Grilled lettuce hearts with a mint vinaigrette

Grilling lettuces hearts might sound like a cardinal sin. However, if you are bored of eating lettuce with a traditional dressing, this is a very, very, very easy  to do dish with surprising results. Serve either as an appetizer or a side dish.

Grilled lettuce hearts with a mint vinaigrette  (adapted from Ferran Adrià’s The Family Meal)

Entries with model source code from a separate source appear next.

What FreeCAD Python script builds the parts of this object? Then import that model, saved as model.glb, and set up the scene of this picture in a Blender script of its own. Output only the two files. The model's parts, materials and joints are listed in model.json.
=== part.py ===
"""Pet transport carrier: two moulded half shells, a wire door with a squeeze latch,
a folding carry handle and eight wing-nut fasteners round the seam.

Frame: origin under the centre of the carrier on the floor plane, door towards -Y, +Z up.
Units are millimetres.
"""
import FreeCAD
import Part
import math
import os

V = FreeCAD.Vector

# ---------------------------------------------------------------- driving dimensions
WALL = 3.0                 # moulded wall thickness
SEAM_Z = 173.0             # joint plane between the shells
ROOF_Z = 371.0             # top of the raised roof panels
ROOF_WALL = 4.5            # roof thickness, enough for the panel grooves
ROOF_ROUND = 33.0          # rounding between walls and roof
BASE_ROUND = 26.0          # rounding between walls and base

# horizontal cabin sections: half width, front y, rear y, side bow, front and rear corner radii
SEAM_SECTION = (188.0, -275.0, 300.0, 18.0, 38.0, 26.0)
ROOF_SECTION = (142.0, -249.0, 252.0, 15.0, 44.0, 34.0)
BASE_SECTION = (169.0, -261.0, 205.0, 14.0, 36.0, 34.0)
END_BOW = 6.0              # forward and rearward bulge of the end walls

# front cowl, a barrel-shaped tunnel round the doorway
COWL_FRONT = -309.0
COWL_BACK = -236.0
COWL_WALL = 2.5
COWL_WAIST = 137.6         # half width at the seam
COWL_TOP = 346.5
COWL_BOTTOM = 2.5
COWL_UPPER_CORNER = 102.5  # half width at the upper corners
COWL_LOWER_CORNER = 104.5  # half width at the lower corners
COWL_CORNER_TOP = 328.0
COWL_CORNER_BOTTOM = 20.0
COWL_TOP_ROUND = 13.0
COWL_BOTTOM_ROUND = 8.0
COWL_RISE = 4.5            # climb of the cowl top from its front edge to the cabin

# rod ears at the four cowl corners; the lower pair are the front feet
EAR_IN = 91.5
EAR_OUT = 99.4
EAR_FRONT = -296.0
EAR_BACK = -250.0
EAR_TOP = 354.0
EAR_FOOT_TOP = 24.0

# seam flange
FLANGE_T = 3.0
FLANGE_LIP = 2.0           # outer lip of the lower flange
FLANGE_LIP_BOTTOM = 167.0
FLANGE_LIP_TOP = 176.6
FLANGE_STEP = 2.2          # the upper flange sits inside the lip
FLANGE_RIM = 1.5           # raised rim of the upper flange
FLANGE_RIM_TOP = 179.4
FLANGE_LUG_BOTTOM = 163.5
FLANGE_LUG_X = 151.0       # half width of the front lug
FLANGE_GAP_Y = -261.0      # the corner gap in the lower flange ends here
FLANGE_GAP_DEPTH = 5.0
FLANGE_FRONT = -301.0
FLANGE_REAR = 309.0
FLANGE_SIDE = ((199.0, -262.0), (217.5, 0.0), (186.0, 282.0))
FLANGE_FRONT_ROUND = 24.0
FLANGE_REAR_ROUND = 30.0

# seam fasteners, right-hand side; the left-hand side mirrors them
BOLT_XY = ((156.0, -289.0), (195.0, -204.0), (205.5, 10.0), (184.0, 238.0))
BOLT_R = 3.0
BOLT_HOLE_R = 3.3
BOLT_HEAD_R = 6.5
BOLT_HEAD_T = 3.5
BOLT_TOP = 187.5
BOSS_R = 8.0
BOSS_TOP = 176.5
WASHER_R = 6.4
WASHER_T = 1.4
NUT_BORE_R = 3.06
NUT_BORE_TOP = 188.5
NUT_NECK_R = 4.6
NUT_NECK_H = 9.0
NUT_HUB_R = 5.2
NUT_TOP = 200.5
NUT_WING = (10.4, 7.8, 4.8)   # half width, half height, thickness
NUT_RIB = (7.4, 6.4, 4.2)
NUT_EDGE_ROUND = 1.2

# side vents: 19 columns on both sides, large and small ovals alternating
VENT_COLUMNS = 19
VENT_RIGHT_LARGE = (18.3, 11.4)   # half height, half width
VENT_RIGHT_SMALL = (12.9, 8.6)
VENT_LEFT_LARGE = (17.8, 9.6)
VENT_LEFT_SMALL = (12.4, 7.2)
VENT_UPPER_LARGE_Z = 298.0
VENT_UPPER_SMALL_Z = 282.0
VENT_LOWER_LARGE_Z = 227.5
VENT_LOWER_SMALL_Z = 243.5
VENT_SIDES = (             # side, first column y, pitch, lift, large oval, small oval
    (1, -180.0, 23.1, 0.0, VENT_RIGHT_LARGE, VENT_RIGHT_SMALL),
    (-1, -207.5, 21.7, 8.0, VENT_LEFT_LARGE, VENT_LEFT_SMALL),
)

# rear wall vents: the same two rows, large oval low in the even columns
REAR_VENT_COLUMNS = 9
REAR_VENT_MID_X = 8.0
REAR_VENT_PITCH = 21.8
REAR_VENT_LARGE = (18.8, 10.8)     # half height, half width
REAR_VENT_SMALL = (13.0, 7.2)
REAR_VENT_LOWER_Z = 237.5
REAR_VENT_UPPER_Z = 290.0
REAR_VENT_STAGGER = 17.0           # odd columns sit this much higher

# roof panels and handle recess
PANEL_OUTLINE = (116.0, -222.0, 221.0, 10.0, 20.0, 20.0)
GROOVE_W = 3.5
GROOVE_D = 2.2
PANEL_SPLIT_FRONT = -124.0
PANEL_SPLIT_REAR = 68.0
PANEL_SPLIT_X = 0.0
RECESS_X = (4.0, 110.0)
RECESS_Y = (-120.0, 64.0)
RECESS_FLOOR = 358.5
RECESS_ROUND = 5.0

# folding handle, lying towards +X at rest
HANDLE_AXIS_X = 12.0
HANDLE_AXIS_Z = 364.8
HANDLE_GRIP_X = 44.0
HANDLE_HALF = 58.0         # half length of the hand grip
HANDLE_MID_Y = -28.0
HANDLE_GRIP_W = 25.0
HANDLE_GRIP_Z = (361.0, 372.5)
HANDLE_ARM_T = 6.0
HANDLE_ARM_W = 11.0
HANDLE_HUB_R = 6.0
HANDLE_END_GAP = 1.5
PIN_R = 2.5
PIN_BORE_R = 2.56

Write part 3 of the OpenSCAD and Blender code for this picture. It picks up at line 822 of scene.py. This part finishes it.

  • the leaves of 8 springs of fresh mint
  • 1 tablespoon of   mustard 
  • 1 tablespoon of cherry vinegar
  • 1 egg yolk
  • 6 tablespoons of olive oil
  • 2 lettuce hearts, cut in half lengthways and seasoned with salt and pepper


To make the vinaigrette, put the mints leaves  in a tall beaker. Then, drop in the mustard, the vinegar, the egg yolk and one portion of the olive oil. Start mixing with a hand held blender. Add the olive oil bit by bit, without stopping the blender. It is done when the mint looks chopped, right before it starts to convert into a mayonnaise (be careful not to over do it). Season with salt and pepper.

Cover the surface of a large frying pain (or a grilling one) with olive oil, and heat it. Drop in the lettuce heart and let them fry over medium heat until they are golden on both sides (it will take about 5 minutes). Once out  of the pan, cut them half lengthways again.

Put the 4 wedges on a plate and poor the vinaigrette on top it. Serve while warm.

Valencian salad

Have been many times to Valencia, and never saw this combination. Normally, what you get if you ask for an ensalada valenciana is a mix of tomato, lettuce, onion and olives, dressed with some olive oil, vinegar and salt. In any case, Thomas Keller’s take is absolutely worthwhile trying… A lot of flavors that seem that won’t go together, but compliment each other to perfection.

Valencian salad (adapted from Thomas Keller‘s Ad Hoc at Home)


  • Baby leafs ensemble by Migros (the original called for  frisée  and watercress, which I could not find).
  • Roasted red peppers (the original recipe called for piquillo peppers, a bit challenging to find in this part of the world; see bellow for a recipe of roasted red peppers )
  • Spanish olives
  • Valencia oranges
  • Marcona almonds
  • Roasted garlic vinaigrette (see below for recipe)


Put everything in salad bowl, in a proportion that makes sense to your taste. Gently mix the vinaigrette. Serve.

Roasted garlic vinaigrette (adapted from Thomas Keller‘s Ad Hoc at Home)


  • 1/2 cup (=120ml) champagne vinegar
  • 2/3 spoons garlic puree (just blend the equivalent of 2 – 3 confit garlic cloves)
  • 1 1/2 cup (360ml) extra virgin olive oil


Mix the vinegar and garlic puree.  Add the oil slowly, whisking until emulsified and smooth. Put in the fridge in a covered container until use.

Roasted red peppers (adapted from Ferran Adrià‘s The Family Meal)


  • 2 large red peppers
  • Olive oil
  • Salt and pepper freshly ground


Preheat the oven to 200°C/400°F/Gas mark 6. Rinse the peppers, and then place in a roasting tin while still slightly wet.

After 45min, the peppers will be blackened and soft. Leave until cool enough to handle. Keep any juices that have collected in the pan.

Peel the skin from the peppers and remove the seeds. Do this over a bowl to catch any juices.

Cut the pepper flesh into thin strips. Put the peppers and the reserved juices into a pan and simmer over a low heat for 5min.